-- Task instructions --
Give back exactly the lines running from the line that holds "HOUR_HAND.front + TUBE_PAST_HAND, 28);" through the line that holds "imported = [obj", ends included, and no other lines.

-- Material --
###

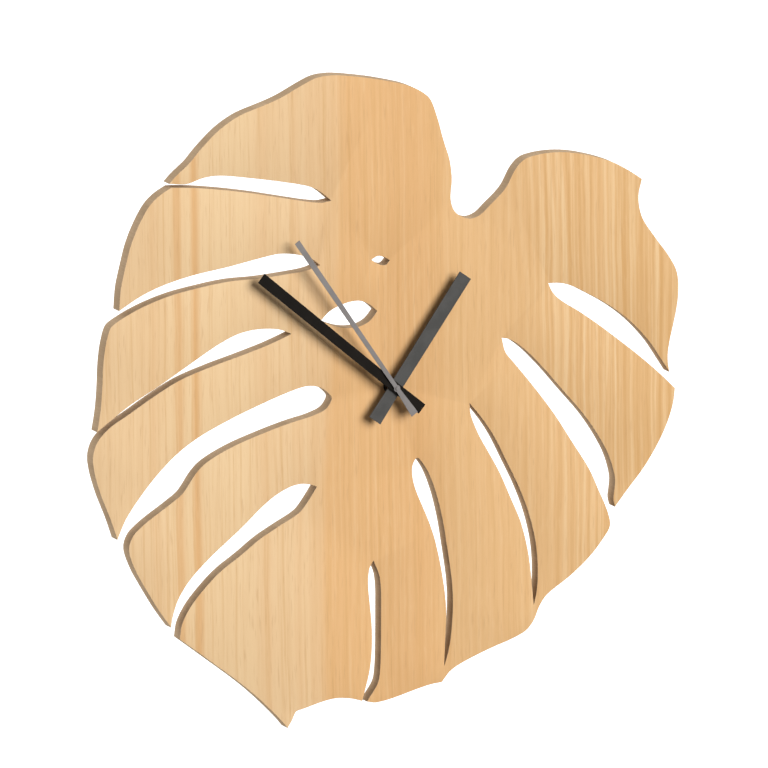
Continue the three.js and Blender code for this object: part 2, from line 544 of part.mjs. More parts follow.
// side is +1 for the button end of the battery and -1 for the flat end. The strip is drawn in depth
// and height, then turned to lie along the side wall.
function contact(side, top) {
  const { inner, sheet, padBottom, padTop, padRear, padFront, stripRear, stripFront } = CONTACT;
  const outline = polygon([
    [padRear, padBottom], [padFront, padBottom], [padFront, padTop], [stripFront, padTop],
    [stripFront, top], [stripRear, top], [stripRear, padTop], [padRear, padTop],
  ]);
  const nearEnd = side > 0 ? inner : -inner - sheet;
  const strip = plate(outline, -nearEnd - sheet, -nearEnd).rotateZ(-Math.PI / 2);
  const footSpan = [side * CONTACT.footEnd, side * (inner + sheet / 2)].sort((a, b) => a - b);
  const { footHeight, footRear, footFront, footDrop } = CONTACT;
  const footTop = top - footDrop;
  const foot = block(...footSpan, footTop - footHeight, footTop, footRear, footFront);
  return join(strip, foot);
}

place('battery', battery(), batteryJacket);
place('contact_positive', contact(1, CONTACT.positiveTop), steel);
place('contact_negative', contact(-1, CONTACT.negativeTop), steel);

// ---------------------------------------------------------------- circuit board
const boardShape = roundedRectangle(PCB.x0, PCB.x1, PCB.z0, PCB.z1, PCB.corner);
place('circuit_board', plate(boardShape, PCB.rear, PCB.front, 3), greenBoard);
const crystalCan = turned([[0, -3], [0.8, -3], [1, -2.8], [1, 2.8], [0.8, 3], [0, 3]], 16);
place('quartz_crystal', crystalCan.rotateZ(Math.PI / 2).translate(14.5, -3.8, 24.2), steel);
const BLOB_FOOT = PCB.rear - 0.15;
const blobProfile = [[0, BLOB_FOOT], [2.4, BLOB_FOOT], [1.9, 4.3], [1, 4], [0, 3.95]];
place('chip_blob', turned(blobProfile, 20), epoxy, { at: [17.5, 20] });

// ---------------------------------------------------------------- stepping motor
const COIL = {
  height: 22, depth: 6.4, x0: -16.2, x1: 3.2, flange: 3.6, flangeWidth: 0.8, barrel: 1.75, bore: 1.3,
};
const WINDING_RADIUS = 3.2;
const STATOR = { rear: 7.1, front: 8.1, hole: 2.5, collar: 4.4, stripHalf: 2.2, legPast: 1.4 };
const CORE = { rear: 5.9, front: 6.9, halfHeight: 1.05, x0: -20.6, x1: 7.6 };
const LEGS = [[-21, -17], [4, 8]];

// Turned about x: the profile is [radius, x], lying at the coil's height and depth.
function alongCoil(profile, segments = 24) {
  return turned(profile, segments).rotateZ(Math.PI / 2).translate(0, -COIL.depth, COIL.height);
}

const { x0: coilStart, x1: coilEnd, flangeWidth } = COIL;
place('coil_bobbin', alongCoil([
  [COIL.bore, coilStart], [COIL.flange, coilStart], [COIL.flange, coilStart + flangeWidth],
  [COIL.barrel, coilStart + flangeWidth], [COIL.barrel, coilEnd - flangeWidth],
  [COIL.flange, coilEnd - flangeWidth], [COIL.flange, coilEnd], [COIL.bore, coilEnd],
]), whitePlastic);
place('coil_winding', alongCoil([
  [COIL.barrel + FIT, coilStart + flangeWidth + FIT], [WINDING_RADIUS, coilStart + flangeWidth + FIT],
  [WINDING_RADIUS, coilEnd - flangeWidth - FIT], [COIL.barrel + FIT, coilEnd - flangeWidth - FIT],
]), copper);
place('coil_core', block(CORE.x0, CORE.x1, COIL.height - CORE.halfHeight, COIL.height + CORE.halfHeight,
  CORE.rear, CORE.front), steel);

function stator() {
  const { rear, front, stripHalf, legPast } = STATOR;
  const low = ROTOR[1] - stripHalf;
  const strip = block(LEGS[0][0], LEGS[1][1], low, ROTOR[1] + stripHalf, rear, front);
  const collar = rod(STATOR.collar, rear, front, ROTOR, 28);
  const legs = LEGS.map(([from, to]) => block(from, to, low, COIL.height + legPast, rear, front));
  return cut(join(strip, collar, ...legs), rod(STATOR.hole, rear - PAST, front + PAST, ROTOR, 28));
}

place('stator', stator(), steel);

// ---------------------------------------------------------------- wheels
// A tooth is a straight-sided stub: widths are shares of the tooth pitch, heights are in modules.
const WHEEL_FORM = { rootWidth: 0.54, tipWidth: 0.16, addendum: 0.7, dedendum: 1.1 };
const PINION_FORM = { rootWidth: 0.36, tipWidth: 0.16, addendum: 0.6, dedendum: 1.15 };

function toothed(teeth, pitchRadius, form) {
  const pitch = (Math.PI * 2) / teeth;
  const modulus = (2 * pitchRadius) / teeth;
  const root = pitchRadius - form.dedendum * modulus;
  const tip = pitchRadius + form.addendum * modulus;
  const corners = [[-form.rootWidth / 2, root], [-form.tipWidth / 2, tip], [form.tipWidth / 2, tip],
    [form.rootWidth / 2, root]];
  const outline = [];
  for (let tooth = 0; tooth < teeth; tooth += 1) {
    for (const [share, radius] of corners) {
      const angle = (tooth + share) * pitch;
      outline.push([radius * Math.cos(angle), radius * Math.sin(angle)]);
    }
  }
  return polygon(outline);
}

// Pitch radii of a pair that share a distance between axes.
function pitchRadii(distance, firstTeeth, secondTeeth) {
  const share = distance / (firstTeeth + secondTeeth);
  return [share * firstTeeth, share * secondTeeth];
}

// The angle that puts a follower in mesh: a tooth of one wheel faces a gap of the other. Angles run
// anticlockwise as seen from the front, and direction points from the leading axis to the follower.
function meshAngle(leadTeeth, leadAngle, followTeeth, direction) {
  const leadPhase = ((degrees(direction) - leadAngle) * leadTeeth) / (Math.PI * 2);
  return degrees(direction) + Math.PI - ((0.5 - leadPhase) * Math.PI * 2) / followTeeth;
}

function toothedRing(teeth, pitchRadius, form, rear, front, bore, angle) {
  const shape = toothed(teeth, pitchRadius, form);
  if (bore > 0) roundHole(shape, bore);
  return plate(shape, rear, front, 10).rotateY(-angle);
}

const [rotorRadius, intermediateRadius] = pitchRadii(ROTOR_STEP, TEETH.rotor, TEETH.intermediateWheel);
const [intermediatePinionRadius, secondRadius] = pitchRadii(
  INTERMEDIATE_STEP, TEETH.intermediatePinion, TEETH.secondWheel,
);
const [secondPinionRadius, thirdRadius] = pitchRadii(THIRD_STEP, TEETH.secondPinion, TEETH.thirdWheel);
const [thirdPinionRadius, driveRadius] = pitchRadii(THIRD_STEP, TEETH.thirdPinion, TEETH.driveWheel);
const [cannonRadius, motionRadius] = pitchRadii(MOTION_STEP, TEETH.cannon, TEETH.motionWheel);
const [motionPinionRadius, hourRadius] = pitchRadii(MOTION_STEP, TEETH.motionPinion, TEETH.hourWheel);
const [, knobRadius] = pitchRadii(KNOB_STEP, TEETH.motionWheel, TEETH.knob);

// Wheels lead from the second wheel outwards, then from the cannon pinion outwards.
const secondAngle = 0;
const intermediatePinionAngle = meshAngle(
  TEETH.secondWheel, secondAngle, TEETH.intermediatePinion, INTERMEDIATE_DIRECTION,
);
const rotorAngle = meshAngle(TEETH.intermediateWheel, 0, TEETH.rotor, ROTOR_DIRECTION);
const thirdAngle = meshAngle(TEETH.secondPinion, secondAngle, TEETH.thirdWheel, THIRD_DIRECTION);
const driveAngle = meshAngle(TEETH.thirdPinion, 0, TEETH.driveWheel, THIRD_DIRECTION + 180);
const motionAngle = meshAngle(TEETH.cannon, 0, TEETH.motionWheel, MOTION_DIRECTION);
const hourAngle = meshAngle(TEETH.motionPinion, 0, TEETH.hourWheel, MOTION_DIRECTION + 180);
const knobAngle = meshAngle(TEETH.motionWheel, motionAngle, TEETH.knob, MOTION_DIRECTION);

// Rotor: pinion and arbor in plastic, with the magnet ring pressed on in front of the pinion.
const rotorPinion = toothedRing(TEETH.rotor, rotorRadius, PINION_FORM, 4.3, 5.9, 0, rotorAngle);
const pivotRod = rod(PIVOT.radius, PIVOT.rear, PIVOT.front, CENTRE, 12);
place('rotor_pinion', join(rotorPinion, pivotRod), whitePlastic, { at: ROTOR });
place('rotor_magnet', ring(PIVOT.radius + FIT, 2.2, 6.4, 8, 24), ferrite, { at: ROTOR });

place('intermediate_wheel', join(
  toothedRing(TEETH.intermediateWheel, intermediateRadius, WHEEL_FORM, 4.7, 5.5, 0, 0),
  toothedRing(
    TEETH.intermediatePinion, intermediatePinionRadius, PINION_FORM, 2.6, 4.8, 0, intermediatePinionAngle,
  ),
  pivotRod,
), whitePlastic, { at: INTERMEDIATE });

place('second_wheel', join(
  toothedRing(TEETH.secondWheel, secondRadius, WHEEL_FORM, 3, 4, TUBE.arbor + FIT, secondAngle),
  toothedRing(TEETH.secondPinion, secondPinionRadius, PINION_FORM, 3.9, 5.8, TUBE.arbor + FIT, secondAngle),
), redPlastic);
place('second_arbor', rod(TUBE.arbor, PIVOT.rear, SECOND_HAND.front, CENTRE, 16), steel);

place('third_wheel', join(
  toothedRing(TEETH.thirdWheel, thirdRadius, WHEEL_FORM, 4.6, 5.6, 0, thirdAngle),
  toothedRing(TEETH.thirdPinion, thirdPinionRadius, PINION_FORM, 5.5, 7.7, 0, 0),
  pivotRod,
), whitePlastic, { at: THIRD });

const SLEEVE = { radius: 1.2, rear: 5.95 };
const TUBE_PAST_HAND = 0.2;
place('minute_drive_wheel', toothedRing(
  TEETH.driveWheel, driveRadius, WHEEL_FORM, 6.3, 7.3, SLEEVE.radius + RUNNING_GAP, driveAngle,
), whitePlastic);

// Minute tube: the cannon pinion, with a rear sleeve that grips the drive wheel and a front tube
// that carries the minute hand.
const minuteTubeEnd = MINUTE_HAND.front + TUBE_PAST_HAND;
const minuteTube = turned([
  [TUBE.minuteBore, SLEEVE.rear], [SLEEVE.radius, SLEEVE.rear], [SLEEVE.radius, 11.4],
  [TUBE.minuteRadius, 11.4], [TUBE.minuteRadius, minuteTubeEnd], [TUBE.minuteBore, minuteTubeEnd],
], 24);
place('cannon_pinion', join(
  minuteTube, toothedRing(TEETH.cannon, cannonRadius, PINION_FORM, 9.8, 11.5, 1, 0),
), brass);

place('motion_wheel', join(
  toothedRing(TEETH.motionWheel, motionRadius, WHEEL_FORM, 10.1, 11.1, 0, motionAngle),
  toothedRing(TEETH.motionPinion, motionPinionRadius, PINION_FORM, 11, 13.2, 0, 0),
  rod(0.6, 8.6, 15.1, CENTRE, 12),
), whitePlastic, { at: MOTION });

const hourTube = ring(TUBE.hourBore, TUBE.hourRadius, 11.9, HOUR_HAND.front + TUBE_PAST_HAND, 28);
place('hour_wheel', join(
  hourTube, toothedRing(TEETH.hourWheel, hourRadius, WHEEL_FORM, 11.9, 12.9, 2.2, hourAngle),
), whitePlastic);

// ---------------------------------------------------------------- setting knob
const KNOB_CAP = { radius: 4.9, rear: 0.4, front: 2.7, ribs: 20, ribDepth: 0.3 };

function knobCap() {
  const outline = [];
  for (let rib = 0; rib < KNOB_CAP.ribs * 2; rib += 1) {
    const radius = KNOB_CAP.radius - (rib % 2) * KNOB_CAP.ribDepth;
    const angle = (rib * Math.PI) / KNOB_CAP.ribs;
    outline.push([radius * Math.cos(angle), radius * Math.sin(angle)]);
  }
  return plate(polygon(outline), KNOB_CAP.rear, KNOB_CAP.front);
}

place('setting_knob', join(
  knobCap(), rod(1.4, 2.5, 10.5, CENTRE, 16), rod(0.6, 10, 15.1, CENTRE, 12),
  toothedRing(TEETH.knob, knobRadius, PINION_FORM, 9.9, 11.3, 0, knobAngle),
), blackPlastic, { at: KNOB });

export default clock;
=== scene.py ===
"""Looks of the leaf wall clock: a pine board cut as a monstera leaf, painted hands, a quartz movement.

Lengths in the constants are millimetres. The row frame is in metres, +Z up, the clock faces -Y.
"""
import json
import math

import bmesh
import bpy
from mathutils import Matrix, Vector


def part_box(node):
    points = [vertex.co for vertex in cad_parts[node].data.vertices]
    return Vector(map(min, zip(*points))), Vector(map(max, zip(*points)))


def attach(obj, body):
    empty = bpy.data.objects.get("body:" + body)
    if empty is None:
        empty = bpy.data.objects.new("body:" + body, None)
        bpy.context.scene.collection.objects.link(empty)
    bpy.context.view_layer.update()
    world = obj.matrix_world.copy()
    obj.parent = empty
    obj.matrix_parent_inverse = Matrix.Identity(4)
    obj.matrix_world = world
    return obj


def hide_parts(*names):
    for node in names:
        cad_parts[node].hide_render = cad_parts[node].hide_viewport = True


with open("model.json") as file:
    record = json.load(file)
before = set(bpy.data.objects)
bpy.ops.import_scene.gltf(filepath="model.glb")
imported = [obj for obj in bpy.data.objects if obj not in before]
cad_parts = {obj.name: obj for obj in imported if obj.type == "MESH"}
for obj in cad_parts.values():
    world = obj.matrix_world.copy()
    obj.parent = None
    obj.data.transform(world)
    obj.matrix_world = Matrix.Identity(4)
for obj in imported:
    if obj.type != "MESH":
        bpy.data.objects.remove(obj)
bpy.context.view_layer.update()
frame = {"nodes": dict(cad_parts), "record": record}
MM = 0.001
BODY = "clock"


# ------------------------------------------------------------------ colours
def srgb(red, green, blue):
    """A colour given as 0 to 255, as the linear values that a shader takes."""
    def linear(value):
        share = value / 255
        return share / 12.92 if share <= 0.04045 else ((share + 0.055) / 1.055) ** 2.4
    return (linear(red), linear(green), linear(blue), 1.0)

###

-- Final result --
const hourTube = ring(TUBE.hourBore, TUBE.hourRadius, 11.9, HOUR_HAND.front + TUBE_PAST_HAND, 28);
place('hour_wheel', join(
  hourTube, toothedRing(TEETH.hourWheel, hourRadius, WHEEL_FORM, 11.9, 12.9, 2.2, hourAngle),
), whitePlastic);

// ---------------------------------------------------------------- setting knob
const KNOB_CAP = { radius: 4.9, rear: 0.4, front: 2.7, ribs: 20, ribDepth: 0.3 };

function knobCap() {
  const outline = [];
  for (let rib = 0; rib < KNOB_CAP.ribs * 2; rib += 1) {
    const radius = KNOB_CAP.radius - (rib % 2) * KNOB_CAP.ribDepth;
    const angle = (rib * Math.PI) / KNOB_CAP.ribs;
    outline.push([radius * Math.cos(angle), radius * Math.sin(angle)]);
  }
  return plate(polygon(outline), KNOB_CAP.rear, KNOB_CAP.front);
}

place('setting_knob', join(
  knobCap(), rod(1.4, 2.5, 10.5, CENTRE, 16), rod(0.6, 10, 15.1, CENTRE, 12),
  toothedRing(TEETH.knob, knobRadius, PINION_FORM, 9.9, 11.3, 0, knobAngle),
), blackPlastic, { at: KNOB });

export default clock;
=== scene.py ===
"""Looks of the leaf wall clock: a pine board cut as a monstera leaf, painted hands, a quartz movement.

Lengths in the constants are millimetres. The row frame is in metres, +Z up, the clock faces -Y.
"""
import json
import math

import bmesh
import bpy
from mathutils import Matrix, Vector


def part_box(node):
    points = [vertex.co for vertex in cad_parts[node].data.vertices]
    return Vector(map(min, zip(*points))), Vector(map(max, zip(*points)))


def attach(obj, body):
    empty = bpy.data.objects.get("body:" + body)
    if empty is None:
        empty = bpy.data.objects.new("body:" + body, None)
        bpy.context.scene.collection.objects.link(empty)
    bpy.context.view_layer.update()
    world = obj.matrix_world.copy()
    obj.parent = empty
    obj.matrix_parent_inverse = Matrix.Identity(4)
    obj.matrix_world = world
    return obj


def hide_parts(*names):
    for node in names:
        cad_parts[node].hide_render = cad_parts[node].hide_viewport = True


with open("model.json") as file:
    record = json.load(file)
before = set(bpy.data.objects)
bpy.ops.import_scene.gltf(filepath="model.glb")
imported = [obj for obj in bpy.data.objects if obj not in before]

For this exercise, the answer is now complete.